El Presidente ha renunciado a la aséptica teoría del cambio y al romanticismo que encarna su discurso, para abrazar un peligroso pragmatismo. Tal vez renace en el nivel instrumental la suicida fórmula de la izquierda radical del pasado de "combinación de todas las formas de lucha" con tal de alcanzar sus fines, tal como lo pregonaba Gilberto Vieira, antiguo secretario del Partido Comunista Colombiano.
Ahora dentro del espacio democrático no se trata de mezclar violencia, sino de algo que igualmente la destruye y la desvirtúa, como lo son el clientelismo, la mermelada y el envilecimiento de lo público.
La suerte está echada: las riendas de esa política que exige revolverse en el fango de las prácticas malsanas enquistadas en el sistema estarán a cargo del cuestionado Benedetti. La indignación de los alfiles del Presidente duró poco. Quizás, tras una reunión, esta vez no televisada, el mandatario les haya recordado que, más que progresismo, lo que sostiene al Gobierno es y será un ferviente petrismo. El futuro político del proyecto, y de paso el de sus integrantes, está atado a la suerte y voluntad de su líder.

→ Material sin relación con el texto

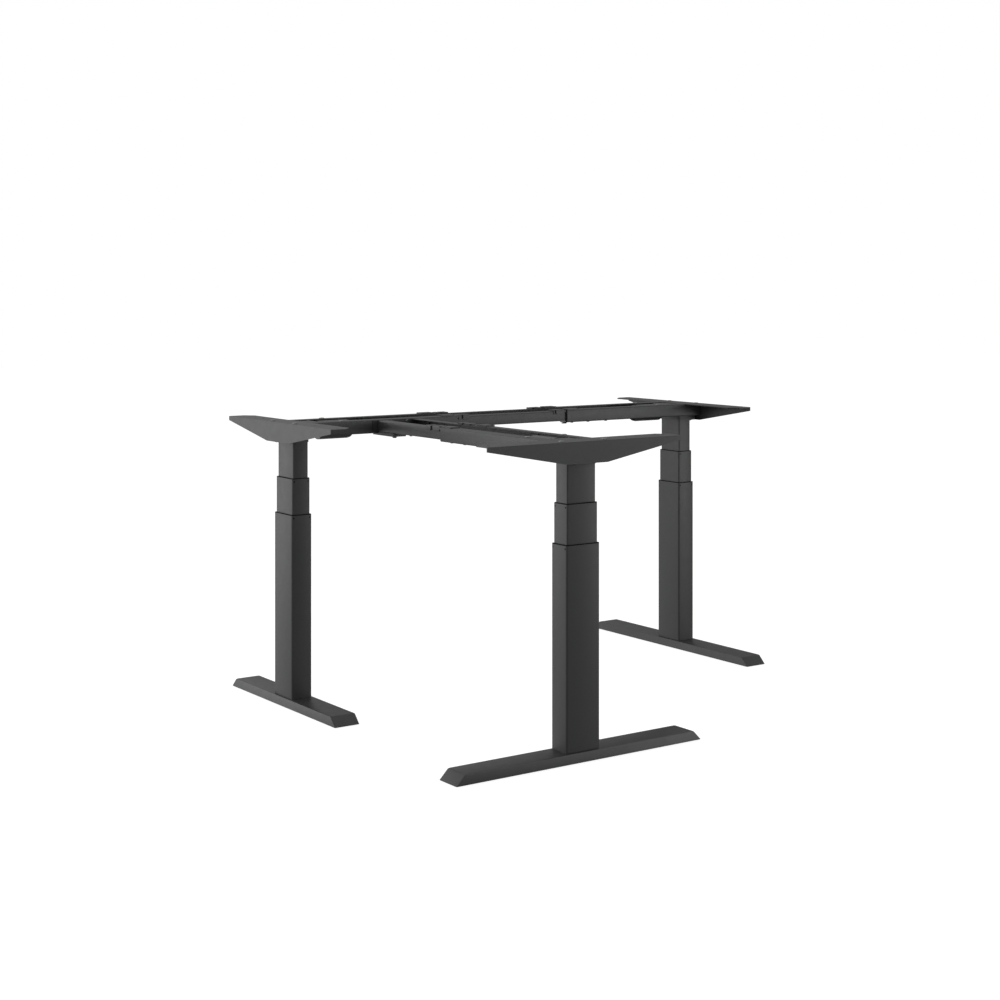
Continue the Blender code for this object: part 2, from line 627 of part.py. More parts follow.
def build_desk():
    clear_scene()
    desk = empty("desk", (-CENTRE_X, -CENTRE_Y, 0))
    corner = empty("corner_leg", (0, 0, 0), 0, desk)
    right = empty("right_leg", (SPAN_MAIN, 0, 0), math.pi, desk)
    back = empty("return_leg", (RETURN_SHIFT, -SPAN_RETURN, 0), math.pi / 2, desk)
    build_leg("corner", corner, CORNER_FOOT_LENGTH, (("front", -1), ("rear", 1)))
    build_leg("right", right, FOOT_LENGTH, (("front", 1), ("rear", -1)))
    build_leg("return", back, FOOT_LENGTH, (("left", 1), ("right", -1)))

    centre_start = END_RAIL_REACH - RAIL_OVERLAP
    centre_end = SPAN_MAIN - centre_start
    for tag, side in (("front", -1), ("rear", 1)):
        build_centre_rail(f"main_{tag}_centre_rail", desk, side, centre_start, centre_end)
    junction = empty("junction", (RETURN_SHIFT, -RAIL_SPREAD, 0), math.pi / 2, desk)
    build_joint(junction)
    return_end = SPAN_RETURN - RAIL_SPREAD - JOINT_PLATE - 2 * CLEAR
    for tag, side in (("left", 1), ("right", -1)):
        build_centre_rail(f"return_{tag}_centre_rail", back, side, centre_start, return_end)


build_desk()
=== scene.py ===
"""Finishes, small parts, camera and light for the L-shaped standing desk frame, round its CAD model."""

import math
from itertools import product

import bmesh
import bpy
from mathutils import Matrix, Vector


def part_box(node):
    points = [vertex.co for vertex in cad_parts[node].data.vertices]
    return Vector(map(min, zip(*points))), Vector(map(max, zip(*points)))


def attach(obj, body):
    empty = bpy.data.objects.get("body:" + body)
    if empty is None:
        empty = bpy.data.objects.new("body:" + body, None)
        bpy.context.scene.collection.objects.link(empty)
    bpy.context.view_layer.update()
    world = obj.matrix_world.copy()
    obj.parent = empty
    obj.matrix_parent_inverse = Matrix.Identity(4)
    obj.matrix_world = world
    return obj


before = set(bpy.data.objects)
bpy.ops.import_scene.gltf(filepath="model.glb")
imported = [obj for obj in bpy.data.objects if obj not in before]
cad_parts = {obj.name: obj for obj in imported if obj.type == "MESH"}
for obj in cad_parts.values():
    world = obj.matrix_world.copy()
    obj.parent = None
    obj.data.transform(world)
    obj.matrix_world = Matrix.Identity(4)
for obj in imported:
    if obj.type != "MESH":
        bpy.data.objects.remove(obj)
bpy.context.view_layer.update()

MM = 0.001
LEGS = {"corner": 0.0, "right": math.pi, "return": math.pi / 2}  # turn of each leg frame about Z
BEAM_SIDES = {
    "corner": ("front", "rear"),
    "right": ("rear", "front"),
    "return": ("right", "left"),
}  # end rails at -Y and +Y of each leg frame

# ---------------------------------------------------------------- materials

CLOUD_SCALE = 7.0  # patches of shade, per metre
SMEAR_SCALE = 38.0  # patches of gloss and of edge wear, per metre
SMEAR_GLOSS = 0.025  # how far the roughness swings over the smears
FLECK_GLOSS = 0.03  # how far it swings over the grain
CLOUD_SHARE = 0.6  # of the shade; the rest is the grain's
SHADE_SPAN = (0.35, 0.65)  # the noise over which the shade goes from dark to light
NOISE_SPAN = (0.3, 0.7)  # where nearly all of a noise's values lie
WEAR_SPAN = (0.42, 0.70)  # the smears over which edge wear goes from slight to full
WEAR_SLIGHT = 0.25
EDGE_LEAN = (0.99, 0.80)  # cosine of a normal's lean where an edge begins, and where it is full
BUMP_STRENGTH = 0.5
COAT_ROUGHNESS = 0.25
SOFT_DEPTH = 1.5 * MM  # how deep light goes into the silicone


def new_material(name):
    """A new node material, its node tree and its Principled shader."""
    material = bpy.data.materials.new(name)
    material.use_nodes = True
    tree = material.node_tree
    tree.nodes.clear()
    out = tree.nodes.new("ShaderNodeOutputMaterial")
    shader = tree.nodes.new("ShaderNodeBsdfPrincipled")
    tree.links.new(shader.outputs["BSDF"], out.inputs["Surface"])
    return material, tree, shader


def noise(tree, vector, scale, detail=3.0, roughness=0.55):
    node = tree.nodes.new("ShaderNodeTexNoise")
    node.inputs["Scale"].default_value = scale
    node.inputs["Detail"].default_value = detail
    node.inputs["Roughness"].default_value = roughness
    tree.links.new(vector, node.inputs["Vector"])
    return node.outputs["Fac"]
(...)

Los movimientos de Petro deben ser explicados con algo de frialdad. Al asignar a Benedetti ese juego elimina un factor de disociación dentro del gabinete. Ya no coordinará a los ministros. El único sapo amargo que tendrán que pasar es compartir la mesa con alguien a quien consideran la antítesis del progresismo. Al mismo tiempo, el Presidente parece confiar el rol de coordinación a su escudero Alexánder López y la responsabilidad de vigilar el cumplimiento del plan de gobierno a Susana Muhamad; "los puros" gestionarán el legado y sus fines. Un enroque que no limpia la mácula de Benedetti, pero que deja a más de uno tranquilo en la intimidad de Palacio.
Benedetti funge como el necesario operador para lo que el mandatario ha denominado un "frente amplio", faceta meramente instrumental del "cambio".
Superado el impase del fallido consejo televisado y de la fugaz indignación de los "sectarios" –embargados en ejercicios de contorsión argumentativa para explicar su reculada–, falta por explicar el rol de Benedetti. El polifacético barranquillero cumple con los requisitos del cargo y las necesidades de un gobierno que, con el sol a las espaldas, no puede hablar con resultados a la mano y apela a las tradicionales tácticas políticas para preservarse en las próximas elecciones.
Benedetti conoce el Congreso, las dinámicas transaccionales, el críptico lenguaje de los acuerdos parlamentarios y, sobre todo, comparte el ADN de los políticos tradicionales. Sus dotes le permiten ejecutar una doble función: de cara a la agonizante agenda legislativa, aplicar el bien conocido "lentejismo" para tratar de salvar alguna de las reformas. Respecto de las elecciones del 26, le apostará a capitalizar apoyos de todo tipo ante una campaña feroz y donde se anticipa un inevitable cambio de mando. Benedetti funge como el necesario operador para lo que el mandatario ha denominado un "frente amplio", faceta meramente instrumental del "cambio".
El Presidente, sin partido único y con la izquierda atomizada, debe ser consciente de que sus grandes promesas quedarán incumplidas y que la vigencia de su proyecto exige una sólida representación parlamentaria. Le urge también asegurar un espacio en la segunda vuelta presidencial, y con lo que hoy tiene no le basta: debe aruñar electores de otras partes y romper la unidad de los partidos mediante la distribución de cuotas burocráticas. Si gana, garantizará la continuidad de un legado todavía incierto y que solo existe en sus exaltados discursos. Si pierde, será el opositor más incómodo para quien llegue a gobernar y abrirá así la puerta para recuperar el terreno perdido en lo local y aspirar a que el péndulo político vuelva a favorecer al progresismo en el 2030.
Con Benedetti en marcha Petro activó otra forma de lucha, ¿qué más tiene para perder?